_GOAL OF THE EXERCISE_.
How does the data below read from its first line through the line containing "# The origin"? Print those lines exactly.

═══

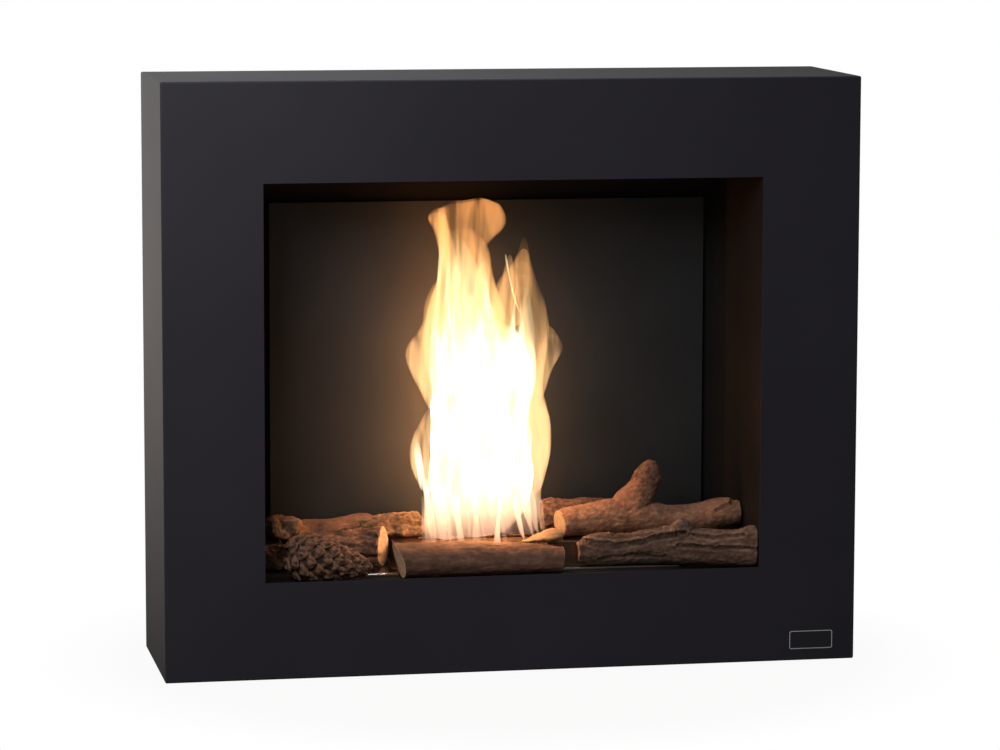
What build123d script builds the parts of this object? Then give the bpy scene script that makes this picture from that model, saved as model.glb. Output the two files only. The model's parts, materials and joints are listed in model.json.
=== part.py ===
"""A wall-hung bioethanol fireplace: folded steel cabinet, firebox, stainless burner and ceramic logs."""

import os
from math import cos, radians, sin

from build123d import *

os.makedirs("parts", exist_ok=True)

# Sizes are in millimetres. X runs to the right, Y from the front face towards the wall and Z up.
# The origin lies under the middle of the cabinet, on the surface that it stands on.

# ---- Cabinet ------------------------------------------------------------------------
cabinet_width = 830.0
cabinet_height = 700.0
cabinet_depth = 220.0
sheet = 1.5  # every folded sheet of the cabinet and the firebox
bend_radius = 2.0  # outside radius of the cabinet's folds
opening_side_border = 118.0
opening_top_border = 118.0
opening_sill = 115.0  # lower edge of the opening above the base
rear_flange = 12.0  # inward fold round the open back

# ---- Firebox ------------------------------------------------------------------------
firebox_air_gap = 21.0  # the firebox's rear wall to the rear panel
sill_step = 5.0  # the front sheet stands this much above the firebox floor
weld_flange = 15.0
fixing_inset = 9.0  # screw line behind the fold of a flange
side_fixing_margin = 41.0  # first and last screws of a row from the firebox's floor and roof
cross_fixing_margin = 67.0  # and from its side walls
liner_side_border = 29.5
liner_top_border = 38.0
liner_foot_gap = 2.0
liner_stand_off = 4.0
liner_stud_radius = 6.0
support_width = 40.0
support_foot = 15.0
support_side_inset = 47.0  # each floor support's middle from the firebox wall
support_front = 20.0
support_rear_gap = 10.0  # behind each floor support, to the firebox's rear wall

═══

_SOLUTION BELOW_.
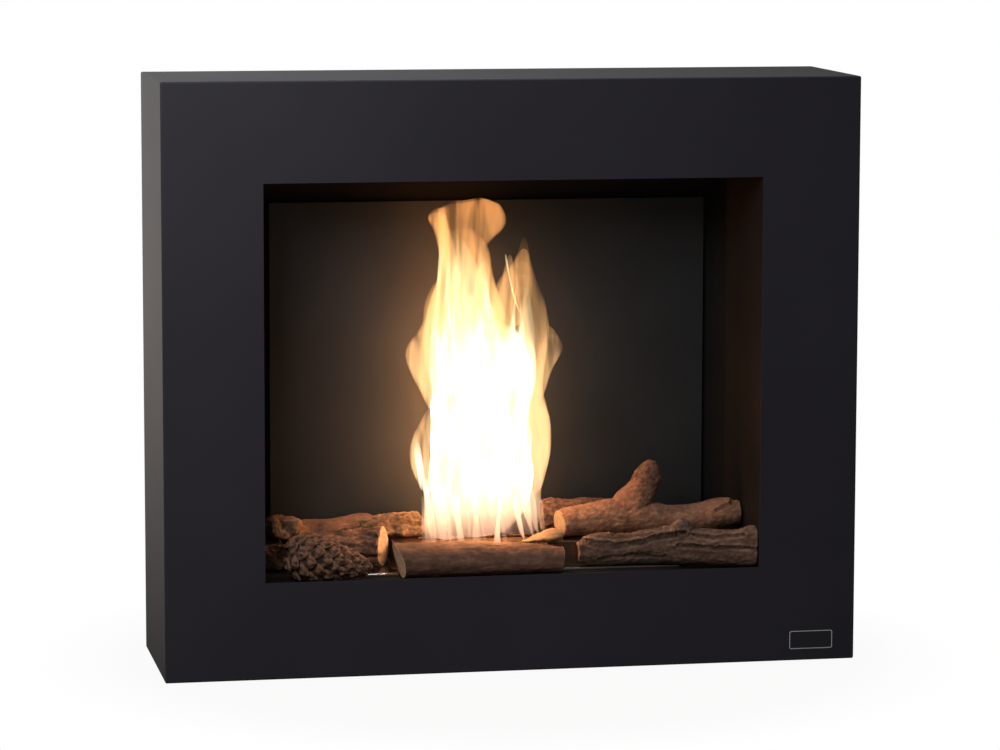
What build123d script builds the parts of this object? Then give the bpy scene script that makes this picture from that model, saved as model.glb. Output the two files only. The model's parts, materials and joints are listed in model.json.
=== part.py ===
"""A wall-hung bioethanol fireplace: folded steel cabinet, firebox, stainless burner and ceramic logs."""

import os
from math import cos, radians, sin

from build123d import *

os.makedirs("parts", exist_ok=True)

# Sizes are in millimetres. X runs to the right, Y from the front face towards the wall and Z up.
# The origin lies under the middle of the cabinet, on the surface that it stands on.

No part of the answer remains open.